What is being asked. Copy out each line below exactly as it appears.

Dataset content.
■ ■ ■ ■
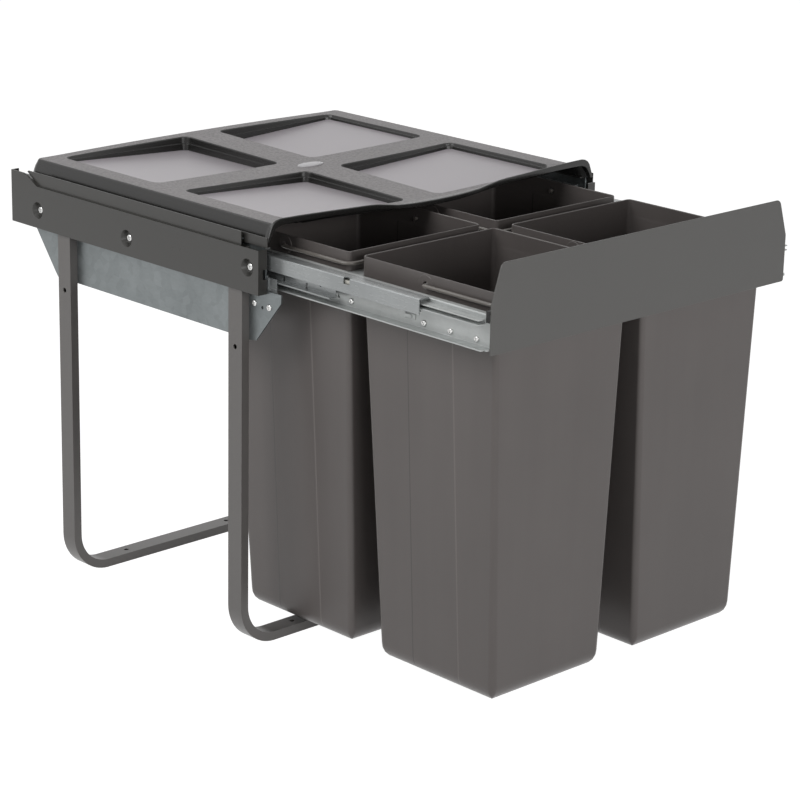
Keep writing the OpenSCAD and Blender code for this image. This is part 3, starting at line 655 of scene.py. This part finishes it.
clip_plastic = smooth_plastic("clip_plastic", swatch(54, 53, 51), swatch(61, 60, 58), roughness=0.34)
for side, hand in (("left", -1), ("right", 1)):
    ledge = bmesh.new()
    for edge, ends in LEDGE_OUT:
        xs = sorted((hand * LEDGE_IN, hand * edge))
        bar(ledge, (xs[0], ends[0], LEDGE_LOW), (xs[1], ends[1], LEDGE_HIGH), rounding=0.4)
    make_piece(f"{side}_lid_ledge", ledge, clip_plastic, "frame")
    clip = bmesh.new()
    xs = sorted((hand * CLIP_IN, hand * CLIP_OUT))
    bar(clip, (xs[0], CLIP_FRONT, CLIP_LOW), (xs[1], CLIP_BACK, CLIP_HIGH), rounding=0.6)
    make_piece(f"{side}_clip", clip, clip_plastic, "frame", [f"{side}_lid_clip"])


# ---- Lid inlays and badge ----------------------------------------------------------------------
# Four thin light-grey plates with a satin finish lie in the pockets on a slope, and a blank domed
# oval button covers the middle of the cross bar.

inlay = Finish("lid_inlay", Specular_IOR_Level=0.5)
cloud = inlay.place.noise(5.0, 3.0)
brushed = inlay.place.stretched(1.0, 0.5, 1.0).noise(260.0, 3.0)
lid_inlay = inlay.vary(Base_Color=(cloud * 0.6 + brushed * 0.4).between(swatch(168, 162, 167),
                                                                        swatch(184, 178, 183)),
                       Roughness=brushed * 0.1 + 0.27, Normal=brushed.bump(0.00001))
INLAY_GAP, INLAY_CORNER, INLAY_THICK, INLAY_EDGE = 3.25, 6.8, 0.8, 0.25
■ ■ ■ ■
Solution to this problem.
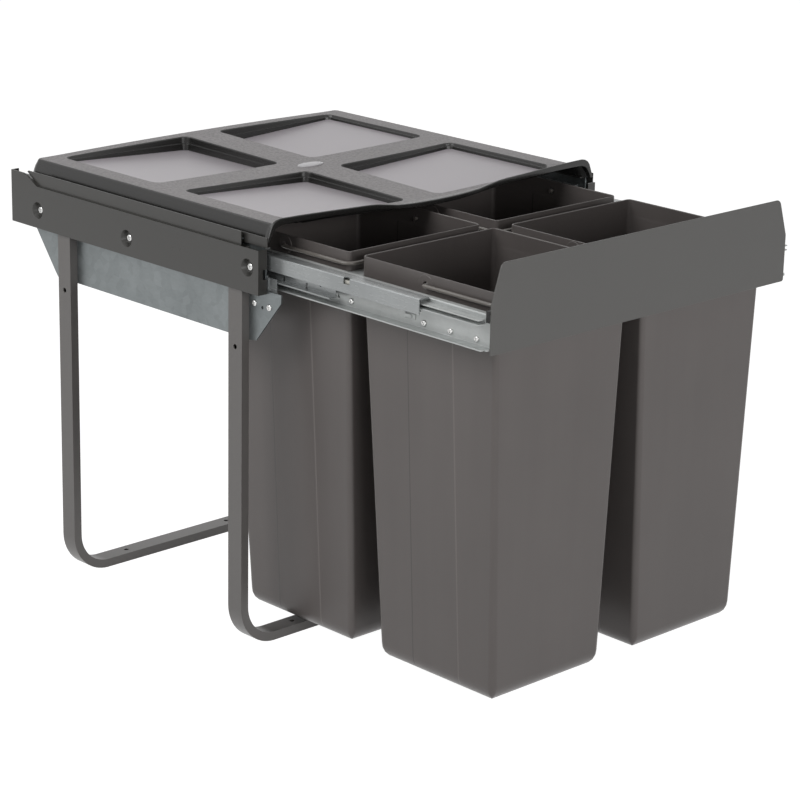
Keep writing the OpenSCAD and Blender code for this image. This is part 3, starting at line 655 of scene.py. This part finishes it.
clip_plastic = smooth_plastic("clip_plastic", swatch(54, 53, 51), swatch(61, 60, 58), roughness=0.34)
for side, hand in (("left", -1), ("right", 1)):
    ledge = bmesh.new()
    for edge, ends in LEDGE_OUT:
        xs = sorted((hand * LEDGE_IN, hand * edge))
        bar(ledge, (xs[0], ends[0], LEDGE_LOW), (xs[1], ends[1], LEDGE_HIGH), rounding=0.4)
    make_piece(f"{side}_lid_ledge", ledge, clip_plastic, "frame")
    clip = bmesh.new()
    xs = sorted((hand * CLIP_IN, hand * CLIP_OUT))
    bar(clip, (xs[0], CLIP_FRONT, CLIP_LOW), (xs[1], CLIP_BACK, CLIP_HIGH), rounding=0.6)
    make_piece(f"{side}_clip", clip, clip_plastic, "frame", [f"{side}_lid_clip"])


# ---- Lid inlays and badge ----------------------------------------------------------------------
# Four thin light-grey plates with a satin finish lie in the pockets on a slope, and a blank domed
# oval button covers the middle of the cross bar.

inlay = Finish("lid_inlay", Specular_IOR_Level=0.5)
cloud = inlay.place.noise(5.0, 3.0)
brushed = inlay.place.stretched(1.0, 0.5, 1.0).noise(260.0, 3.0)
lid_inlay = inlay.vary(Base_Color=(cloud * 0.6 + brushed * 0.4).between(swatch(168, 162, 167),
                                                                        swatch(184, 178, 183)),
                       Roughness=brushed * 0.1 + 0.27, Normal=brushed.bump(0.00001))
INLAY_GAP, INLAY_CORNER, INLAY_THICK, INLAY_EDGE = 3.25, 6.8, 0.8, 0.25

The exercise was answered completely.